* [Task material]:
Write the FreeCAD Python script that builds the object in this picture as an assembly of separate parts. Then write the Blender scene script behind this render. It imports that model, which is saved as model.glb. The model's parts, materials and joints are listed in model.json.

---

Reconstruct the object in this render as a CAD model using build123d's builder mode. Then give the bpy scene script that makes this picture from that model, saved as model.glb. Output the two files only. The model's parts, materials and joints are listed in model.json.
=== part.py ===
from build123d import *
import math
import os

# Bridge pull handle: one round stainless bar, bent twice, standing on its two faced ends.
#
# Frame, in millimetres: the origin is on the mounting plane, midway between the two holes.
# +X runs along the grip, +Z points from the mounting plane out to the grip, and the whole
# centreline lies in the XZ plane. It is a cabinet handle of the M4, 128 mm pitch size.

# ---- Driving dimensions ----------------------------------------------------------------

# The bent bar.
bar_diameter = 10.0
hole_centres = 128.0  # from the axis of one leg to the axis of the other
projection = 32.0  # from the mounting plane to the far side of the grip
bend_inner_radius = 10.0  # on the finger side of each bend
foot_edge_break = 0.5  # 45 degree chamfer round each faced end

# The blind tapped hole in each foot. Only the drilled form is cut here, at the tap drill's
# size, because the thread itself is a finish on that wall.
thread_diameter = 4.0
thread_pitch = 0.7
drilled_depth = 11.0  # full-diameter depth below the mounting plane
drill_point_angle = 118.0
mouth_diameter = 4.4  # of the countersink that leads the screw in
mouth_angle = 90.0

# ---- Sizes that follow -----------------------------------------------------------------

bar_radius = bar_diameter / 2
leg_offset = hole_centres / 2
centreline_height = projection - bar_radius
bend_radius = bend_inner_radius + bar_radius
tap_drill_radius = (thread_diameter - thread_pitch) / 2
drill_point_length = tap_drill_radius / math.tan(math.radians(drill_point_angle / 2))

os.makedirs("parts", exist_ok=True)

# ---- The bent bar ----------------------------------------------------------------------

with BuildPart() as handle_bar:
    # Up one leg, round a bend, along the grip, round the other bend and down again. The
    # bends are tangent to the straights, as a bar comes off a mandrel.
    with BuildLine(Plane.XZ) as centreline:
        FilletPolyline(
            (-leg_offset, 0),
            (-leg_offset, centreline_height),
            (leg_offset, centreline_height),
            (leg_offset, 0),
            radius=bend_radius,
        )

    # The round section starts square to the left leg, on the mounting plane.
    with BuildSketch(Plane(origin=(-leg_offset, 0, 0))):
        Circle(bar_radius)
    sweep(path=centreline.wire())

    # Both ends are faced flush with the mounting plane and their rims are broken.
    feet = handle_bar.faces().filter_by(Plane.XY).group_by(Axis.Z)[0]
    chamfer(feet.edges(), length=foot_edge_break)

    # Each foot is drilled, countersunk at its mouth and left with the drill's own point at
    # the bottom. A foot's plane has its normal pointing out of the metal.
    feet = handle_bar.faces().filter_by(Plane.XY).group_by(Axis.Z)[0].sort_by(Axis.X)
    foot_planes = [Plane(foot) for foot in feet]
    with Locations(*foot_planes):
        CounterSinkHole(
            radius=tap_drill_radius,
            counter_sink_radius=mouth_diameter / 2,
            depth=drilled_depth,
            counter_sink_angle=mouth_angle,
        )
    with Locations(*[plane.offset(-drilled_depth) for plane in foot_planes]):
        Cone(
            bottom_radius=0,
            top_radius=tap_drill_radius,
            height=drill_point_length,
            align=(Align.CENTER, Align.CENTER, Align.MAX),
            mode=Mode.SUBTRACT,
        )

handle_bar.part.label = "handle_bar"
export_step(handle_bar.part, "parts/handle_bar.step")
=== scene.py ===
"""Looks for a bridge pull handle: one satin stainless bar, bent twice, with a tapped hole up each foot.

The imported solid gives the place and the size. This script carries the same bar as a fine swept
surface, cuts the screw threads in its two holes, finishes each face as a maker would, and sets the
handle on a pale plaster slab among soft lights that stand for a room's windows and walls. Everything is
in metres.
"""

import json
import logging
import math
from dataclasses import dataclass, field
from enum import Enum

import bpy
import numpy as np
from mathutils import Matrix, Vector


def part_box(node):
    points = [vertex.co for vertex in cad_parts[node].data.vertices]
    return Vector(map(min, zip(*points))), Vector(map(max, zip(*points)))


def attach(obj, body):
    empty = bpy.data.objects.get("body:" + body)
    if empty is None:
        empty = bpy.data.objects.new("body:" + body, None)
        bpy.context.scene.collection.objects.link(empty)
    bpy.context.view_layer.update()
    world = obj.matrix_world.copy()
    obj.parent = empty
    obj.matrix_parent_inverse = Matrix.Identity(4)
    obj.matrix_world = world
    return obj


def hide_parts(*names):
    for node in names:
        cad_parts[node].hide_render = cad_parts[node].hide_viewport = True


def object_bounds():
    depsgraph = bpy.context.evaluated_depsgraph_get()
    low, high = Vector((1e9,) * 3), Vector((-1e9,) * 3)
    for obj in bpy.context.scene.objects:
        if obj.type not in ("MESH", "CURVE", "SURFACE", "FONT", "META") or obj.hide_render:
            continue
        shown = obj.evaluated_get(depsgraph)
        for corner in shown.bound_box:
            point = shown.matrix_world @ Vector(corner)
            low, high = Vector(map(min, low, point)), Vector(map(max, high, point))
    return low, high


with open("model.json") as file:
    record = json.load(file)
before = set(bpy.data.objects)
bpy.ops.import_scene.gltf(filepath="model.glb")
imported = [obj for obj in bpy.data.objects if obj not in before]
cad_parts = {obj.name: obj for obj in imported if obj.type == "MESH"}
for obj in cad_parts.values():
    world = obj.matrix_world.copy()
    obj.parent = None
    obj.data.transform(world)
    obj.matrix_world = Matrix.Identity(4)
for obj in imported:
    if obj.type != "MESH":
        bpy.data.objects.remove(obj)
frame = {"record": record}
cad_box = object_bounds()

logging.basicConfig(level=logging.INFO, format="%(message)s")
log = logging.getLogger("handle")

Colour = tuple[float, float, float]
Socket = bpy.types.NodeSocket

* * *

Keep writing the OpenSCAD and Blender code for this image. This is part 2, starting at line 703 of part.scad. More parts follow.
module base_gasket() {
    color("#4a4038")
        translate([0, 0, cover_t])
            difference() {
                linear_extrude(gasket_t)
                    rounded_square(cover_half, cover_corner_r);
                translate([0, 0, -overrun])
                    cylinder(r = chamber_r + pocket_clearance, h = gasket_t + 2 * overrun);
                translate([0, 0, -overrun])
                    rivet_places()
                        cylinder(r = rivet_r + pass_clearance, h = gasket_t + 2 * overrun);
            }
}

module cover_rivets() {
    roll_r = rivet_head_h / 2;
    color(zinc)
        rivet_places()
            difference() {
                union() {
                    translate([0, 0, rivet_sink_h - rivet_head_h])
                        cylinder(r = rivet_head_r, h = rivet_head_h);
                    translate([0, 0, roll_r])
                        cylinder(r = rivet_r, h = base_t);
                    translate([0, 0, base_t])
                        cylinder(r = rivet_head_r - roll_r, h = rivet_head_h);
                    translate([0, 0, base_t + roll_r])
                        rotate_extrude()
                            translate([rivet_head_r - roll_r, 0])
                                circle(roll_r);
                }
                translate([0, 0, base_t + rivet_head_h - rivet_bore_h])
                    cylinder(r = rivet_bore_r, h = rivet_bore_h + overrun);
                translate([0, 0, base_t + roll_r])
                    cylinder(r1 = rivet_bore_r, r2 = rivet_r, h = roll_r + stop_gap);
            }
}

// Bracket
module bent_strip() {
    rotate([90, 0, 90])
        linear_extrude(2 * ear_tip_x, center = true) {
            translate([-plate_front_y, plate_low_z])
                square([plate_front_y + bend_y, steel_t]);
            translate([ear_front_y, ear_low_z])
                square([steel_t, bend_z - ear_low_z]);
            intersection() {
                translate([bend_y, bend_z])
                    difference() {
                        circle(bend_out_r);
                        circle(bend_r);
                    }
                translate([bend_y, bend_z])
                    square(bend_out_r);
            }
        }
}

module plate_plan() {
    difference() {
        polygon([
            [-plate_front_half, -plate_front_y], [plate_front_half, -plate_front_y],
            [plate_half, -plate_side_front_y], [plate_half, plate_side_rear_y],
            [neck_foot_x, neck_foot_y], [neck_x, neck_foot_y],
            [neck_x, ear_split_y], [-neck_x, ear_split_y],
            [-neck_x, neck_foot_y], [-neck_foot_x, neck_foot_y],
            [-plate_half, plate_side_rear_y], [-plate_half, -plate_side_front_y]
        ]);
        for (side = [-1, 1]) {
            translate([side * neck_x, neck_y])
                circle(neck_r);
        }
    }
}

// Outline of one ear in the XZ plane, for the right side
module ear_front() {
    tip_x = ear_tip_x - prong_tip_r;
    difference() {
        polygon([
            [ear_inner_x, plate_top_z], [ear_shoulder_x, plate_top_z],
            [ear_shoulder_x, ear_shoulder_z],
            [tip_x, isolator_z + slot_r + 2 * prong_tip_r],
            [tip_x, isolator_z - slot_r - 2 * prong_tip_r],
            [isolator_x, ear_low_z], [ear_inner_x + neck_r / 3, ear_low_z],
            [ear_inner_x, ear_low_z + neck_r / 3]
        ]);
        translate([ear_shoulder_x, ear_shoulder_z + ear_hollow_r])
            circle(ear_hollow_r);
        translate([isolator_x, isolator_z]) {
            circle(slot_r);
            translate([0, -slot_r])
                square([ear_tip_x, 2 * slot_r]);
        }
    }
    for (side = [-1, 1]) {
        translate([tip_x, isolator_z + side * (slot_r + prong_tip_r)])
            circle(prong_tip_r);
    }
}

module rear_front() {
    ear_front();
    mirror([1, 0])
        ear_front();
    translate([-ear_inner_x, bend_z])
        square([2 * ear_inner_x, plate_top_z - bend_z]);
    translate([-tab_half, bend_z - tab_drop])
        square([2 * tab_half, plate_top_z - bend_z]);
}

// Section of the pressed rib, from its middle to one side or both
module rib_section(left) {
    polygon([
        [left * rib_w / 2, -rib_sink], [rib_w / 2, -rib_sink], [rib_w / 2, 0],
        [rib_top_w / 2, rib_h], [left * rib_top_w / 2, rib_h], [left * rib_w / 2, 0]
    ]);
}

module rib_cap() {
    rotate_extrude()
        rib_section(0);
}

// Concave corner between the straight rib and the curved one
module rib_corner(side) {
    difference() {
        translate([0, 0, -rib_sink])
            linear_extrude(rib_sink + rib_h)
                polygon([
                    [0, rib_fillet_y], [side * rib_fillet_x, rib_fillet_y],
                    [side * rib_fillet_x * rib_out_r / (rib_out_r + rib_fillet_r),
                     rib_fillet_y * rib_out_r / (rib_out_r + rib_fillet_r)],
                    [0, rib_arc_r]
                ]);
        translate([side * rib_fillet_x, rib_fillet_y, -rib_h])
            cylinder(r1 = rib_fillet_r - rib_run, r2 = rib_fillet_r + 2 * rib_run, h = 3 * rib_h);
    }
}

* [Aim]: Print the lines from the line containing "# Each foot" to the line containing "zip(*points))), Vector(map(max, zip(*points)))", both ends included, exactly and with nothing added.

* [Solution for this exercise]:
    # Each foot is drilled, countersunk at its mouth and left with the drill's own point at
    # the bottom. A foot's plane has its normal pointing out of the metal.
    feet = handle_bar.faces().filter_by(Plane.XY).group_by(Axis.Z)[0].sort_by(Axis.X)
    foot_planes = [Plane(foot) for foot in feet]
    with Locations(*foot_planes):
        CounterSinkHole(
            radius=tap_drill_radius,
            counter_sink_radius=mouth_diameter / 2,
            depth=drilled_depth,
            counter_sink_angle=mouth_angle,
        )
    with Locations(*[plane.offset(-drilled_depth) for plane in foot_planes]):
        Cone(
            bottom_radius=0,
            top_radius=tap_drill_radius,
            height=drill_point_length,
            align=(Align.CENTER, Align.CENTER, Align.MAX),
            mode=Mode.SUBTRACT,
        )

handle_bar.part.label = "handle_bar"
export_step(handle_bar.part, "parts/handle_bar.step")
=== scene.py ===
"""Looks for a bridge pull handle: one satin stainless bar, bent twice, with a tapped hole up each foot.

The imported solid gives the place and the size. This script carries the same bar as a fine swept
surface, cuts the screw threads in its two holes, finishes each face as a maker would, and sets the
handle on a pale plaster slab among soft lights that stand for a room's windows and walls. Everything is
in metres.
"""

import json
import logging
import math
from dataclasses import dataclass, field
from enum import Enum

import bpy
import numpy as np
from mathutils import Matrix, Vector


def part_box(node):
    points = [vertex.co for vertex in cad_parts[node].data.vertices]
    return Vector(map(min, zip(*points))), Vector(map(max, zip(*points)))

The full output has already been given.